A president is assassinated—there can be no more de-stabilizing crime in our system of government—and there is no good-faith effort to uncover the facts. What does this say about the legitimacy of our government? Moreover, once JFK was removed, there followed possibly history-altering changes in our foreign policy. Had Kennedy lived, would he have liquidated our involvement in Vietnam? Many credible historians speculate that he would have ended our involvement by the end of 1964. Kennedy's tentative steps toward a rapprochement with Castro's Cuba ended with Dallas. Once LBJ heated up our Vietnam involvement, the Soviet-American detente growing out of the peacefully resolved 1962 Cuban Missile Crisis was terminated. This raises the foreboding question: Was JFK's assassination a coup d'etat?

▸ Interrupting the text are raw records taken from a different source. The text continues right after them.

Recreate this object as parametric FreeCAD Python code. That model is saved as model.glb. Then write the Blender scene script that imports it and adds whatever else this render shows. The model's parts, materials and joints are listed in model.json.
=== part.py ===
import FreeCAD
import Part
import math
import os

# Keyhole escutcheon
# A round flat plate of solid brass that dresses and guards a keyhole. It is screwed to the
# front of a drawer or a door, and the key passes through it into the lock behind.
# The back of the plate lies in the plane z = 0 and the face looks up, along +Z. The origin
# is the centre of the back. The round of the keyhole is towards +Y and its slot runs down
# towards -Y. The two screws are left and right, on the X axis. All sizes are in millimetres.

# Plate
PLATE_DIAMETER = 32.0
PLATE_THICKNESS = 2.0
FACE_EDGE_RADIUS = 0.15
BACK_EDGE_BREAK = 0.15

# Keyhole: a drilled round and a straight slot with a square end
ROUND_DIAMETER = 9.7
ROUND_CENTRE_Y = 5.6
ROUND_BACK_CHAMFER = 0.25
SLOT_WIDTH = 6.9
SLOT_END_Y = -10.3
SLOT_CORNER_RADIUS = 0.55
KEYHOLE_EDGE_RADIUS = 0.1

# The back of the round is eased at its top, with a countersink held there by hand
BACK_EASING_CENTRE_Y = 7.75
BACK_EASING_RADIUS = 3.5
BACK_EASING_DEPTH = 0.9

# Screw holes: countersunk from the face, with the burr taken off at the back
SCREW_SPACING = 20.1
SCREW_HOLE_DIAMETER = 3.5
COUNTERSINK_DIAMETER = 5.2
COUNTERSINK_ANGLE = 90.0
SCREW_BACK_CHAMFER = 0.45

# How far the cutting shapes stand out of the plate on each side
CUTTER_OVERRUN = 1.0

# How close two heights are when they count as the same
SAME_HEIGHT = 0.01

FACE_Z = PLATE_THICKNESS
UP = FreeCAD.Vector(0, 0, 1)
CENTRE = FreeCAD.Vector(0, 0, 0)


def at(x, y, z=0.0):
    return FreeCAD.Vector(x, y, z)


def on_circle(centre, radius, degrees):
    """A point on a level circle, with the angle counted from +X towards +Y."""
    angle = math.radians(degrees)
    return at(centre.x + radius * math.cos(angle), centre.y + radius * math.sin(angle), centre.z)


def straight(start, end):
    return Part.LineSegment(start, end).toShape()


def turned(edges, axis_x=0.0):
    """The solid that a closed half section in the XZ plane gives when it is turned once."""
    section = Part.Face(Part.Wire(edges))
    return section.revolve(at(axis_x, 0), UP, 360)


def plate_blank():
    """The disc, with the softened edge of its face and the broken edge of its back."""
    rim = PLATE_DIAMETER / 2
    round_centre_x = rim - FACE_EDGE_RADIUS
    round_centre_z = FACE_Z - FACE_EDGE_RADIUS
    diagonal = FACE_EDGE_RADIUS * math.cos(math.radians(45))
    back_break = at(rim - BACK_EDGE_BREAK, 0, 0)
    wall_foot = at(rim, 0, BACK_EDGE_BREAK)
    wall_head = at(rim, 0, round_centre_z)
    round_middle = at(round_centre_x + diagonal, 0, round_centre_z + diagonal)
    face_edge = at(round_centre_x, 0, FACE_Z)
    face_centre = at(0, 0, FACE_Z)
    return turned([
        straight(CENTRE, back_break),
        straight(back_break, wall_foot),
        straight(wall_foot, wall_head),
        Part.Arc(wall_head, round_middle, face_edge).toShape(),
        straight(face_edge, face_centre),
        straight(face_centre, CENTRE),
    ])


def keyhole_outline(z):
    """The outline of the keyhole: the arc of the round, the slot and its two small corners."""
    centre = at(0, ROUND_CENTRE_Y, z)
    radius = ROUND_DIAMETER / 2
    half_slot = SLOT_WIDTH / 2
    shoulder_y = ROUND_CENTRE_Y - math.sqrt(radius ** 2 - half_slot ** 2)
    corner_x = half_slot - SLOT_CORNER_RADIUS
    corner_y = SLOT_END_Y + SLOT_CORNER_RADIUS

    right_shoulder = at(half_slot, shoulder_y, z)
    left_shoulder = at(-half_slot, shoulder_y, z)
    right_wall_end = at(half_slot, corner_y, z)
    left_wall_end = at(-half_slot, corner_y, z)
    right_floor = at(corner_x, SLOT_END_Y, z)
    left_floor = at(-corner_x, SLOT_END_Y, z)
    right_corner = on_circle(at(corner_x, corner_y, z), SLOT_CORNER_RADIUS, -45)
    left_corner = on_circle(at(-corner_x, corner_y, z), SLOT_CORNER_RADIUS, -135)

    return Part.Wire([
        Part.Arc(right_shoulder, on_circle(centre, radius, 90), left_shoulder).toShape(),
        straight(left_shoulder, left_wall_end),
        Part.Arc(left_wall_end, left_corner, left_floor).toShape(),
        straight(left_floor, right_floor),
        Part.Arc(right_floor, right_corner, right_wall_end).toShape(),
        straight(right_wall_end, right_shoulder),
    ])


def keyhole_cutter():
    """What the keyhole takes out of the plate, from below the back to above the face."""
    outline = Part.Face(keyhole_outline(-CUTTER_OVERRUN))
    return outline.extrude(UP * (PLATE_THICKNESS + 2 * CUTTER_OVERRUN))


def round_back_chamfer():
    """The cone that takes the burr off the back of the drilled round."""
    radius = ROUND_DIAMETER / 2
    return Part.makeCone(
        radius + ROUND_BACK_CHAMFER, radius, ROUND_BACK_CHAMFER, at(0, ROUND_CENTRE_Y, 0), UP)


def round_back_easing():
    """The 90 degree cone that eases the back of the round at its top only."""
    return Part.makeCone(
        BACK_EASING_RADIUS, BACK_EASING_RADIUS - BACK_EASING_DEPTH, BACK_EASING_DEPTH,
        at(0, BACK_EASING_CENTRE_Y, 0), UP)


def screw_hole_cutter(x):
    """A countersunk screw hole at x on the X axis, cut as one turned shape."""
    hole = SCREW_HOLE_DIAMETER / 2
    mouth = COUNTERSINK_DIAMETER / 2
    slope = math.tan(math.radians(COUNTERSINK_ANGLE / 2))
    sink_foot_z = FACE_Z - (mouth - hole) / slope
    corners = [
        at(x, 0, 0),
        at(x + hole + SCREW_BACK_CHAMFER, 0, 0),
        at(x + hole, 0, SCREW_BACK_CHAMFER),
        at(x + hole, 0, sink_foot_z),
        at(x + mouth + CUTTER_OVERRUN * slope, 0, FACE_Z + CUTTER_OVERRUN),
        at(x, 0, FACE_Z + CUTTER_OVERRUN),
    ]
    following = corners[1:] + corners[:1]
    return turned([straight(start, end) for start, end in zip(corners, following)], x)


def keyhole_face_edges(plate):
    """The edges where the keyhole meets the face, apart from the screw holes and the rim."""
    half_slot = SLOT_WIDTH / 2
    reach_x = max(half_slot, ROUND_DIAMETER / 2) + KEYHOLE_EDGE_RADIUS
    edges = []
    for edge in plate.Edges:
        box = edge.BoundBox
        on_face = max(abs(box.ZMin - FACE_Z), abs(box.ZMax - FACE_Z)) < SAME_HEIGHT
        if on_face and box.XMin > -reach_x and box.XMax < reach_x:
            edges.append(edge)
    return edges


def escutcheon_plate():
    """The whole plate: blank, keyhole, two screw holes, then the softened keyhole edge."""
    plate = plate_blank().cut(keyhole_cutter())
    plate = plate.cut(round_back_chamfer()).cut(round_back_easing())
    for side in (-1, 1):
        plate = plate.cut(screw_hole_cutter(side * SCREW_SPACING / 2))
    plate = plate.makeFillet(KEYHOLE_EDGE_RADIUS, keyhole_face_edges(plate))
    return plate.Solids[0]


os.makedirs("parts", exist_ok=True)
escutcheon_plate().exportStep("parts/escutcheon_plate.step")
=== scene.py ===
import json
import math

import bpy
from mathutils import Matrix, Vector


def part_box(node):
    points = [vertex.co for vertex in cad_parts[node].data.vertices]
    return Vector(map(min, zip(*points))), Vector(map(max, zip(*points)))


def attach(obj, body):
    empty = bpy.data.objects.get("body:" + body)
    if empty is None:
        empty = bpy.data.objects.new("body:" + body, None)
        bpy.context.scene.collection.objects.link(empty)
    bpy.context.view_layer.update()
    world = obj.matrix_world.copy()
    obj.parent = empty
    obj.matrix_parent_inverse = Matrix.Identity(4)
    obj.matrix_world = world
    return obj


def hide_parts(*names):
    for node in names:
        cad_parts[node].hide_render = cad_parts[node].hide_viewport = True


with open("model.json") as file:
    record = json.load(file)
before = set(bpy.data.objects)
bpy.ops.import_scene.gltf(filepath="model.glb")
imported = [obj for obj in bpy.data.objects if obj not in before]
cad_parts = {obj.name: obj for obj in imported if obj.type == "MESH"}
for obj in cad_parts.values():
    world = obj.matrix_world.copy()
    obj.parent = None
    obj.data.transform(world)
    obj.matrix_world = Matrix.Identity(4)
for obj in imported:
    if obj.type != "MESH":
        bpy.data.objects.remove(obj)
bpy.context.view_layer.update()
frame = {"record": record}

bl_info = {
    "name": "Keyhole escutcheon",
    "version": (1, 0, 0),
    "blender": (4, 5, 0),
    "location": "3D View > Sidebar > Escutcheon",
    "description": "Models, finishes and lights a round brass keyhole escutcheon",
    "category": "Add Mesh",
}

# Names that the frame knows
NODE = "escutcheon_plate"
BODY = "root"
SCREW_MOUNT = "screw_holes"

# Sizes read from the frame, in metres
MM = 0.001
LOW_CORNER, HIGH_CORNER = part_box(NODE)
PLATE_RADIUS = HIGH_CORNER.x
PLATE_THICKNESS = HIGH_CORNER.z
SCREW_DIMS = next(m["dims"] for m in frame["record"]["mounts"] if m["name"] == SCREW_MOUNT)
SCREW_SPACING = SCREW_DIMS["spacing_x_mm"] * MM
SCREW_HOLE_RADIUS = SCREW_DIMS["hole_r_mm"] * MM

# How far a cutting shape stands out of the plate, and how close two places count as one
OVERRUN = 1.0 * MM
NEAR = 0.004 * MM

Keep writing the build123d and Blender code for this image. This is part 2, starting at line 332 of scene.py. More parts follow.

Will we ever get to the bottom of this mystery—or did the Commission do a good job of making sure that will never happen ?

Since there was no intent by the government to solve the crime forty years ago, we will probably never know the "Who" and "Why" of Dallas. Moreover, we have to assume that official records—CIA, State, Naval Office of Inquiry (ONI), etc.—have been destroyed. There is, however, an obligation on the part of government to at least come forward and admit to the American people that the Warren Report is a fabrication of our history. A step in that direction would be to reopen the investigation by a commission of independent and nonpartisan investigators with no connection to government.

So, are you a fan of Oliver Stone’s film?

Actually Stone's film bored me. It was clear that Stone can make movies but he knew nothing about the assassination. But the film did rejuvenate public interest in the topic and this ultimately led to the passage of the JFK Records Act and the release of 4-5 million pages of documents relating to the JFK assassination, so on that level I have to say bravo to Oliver.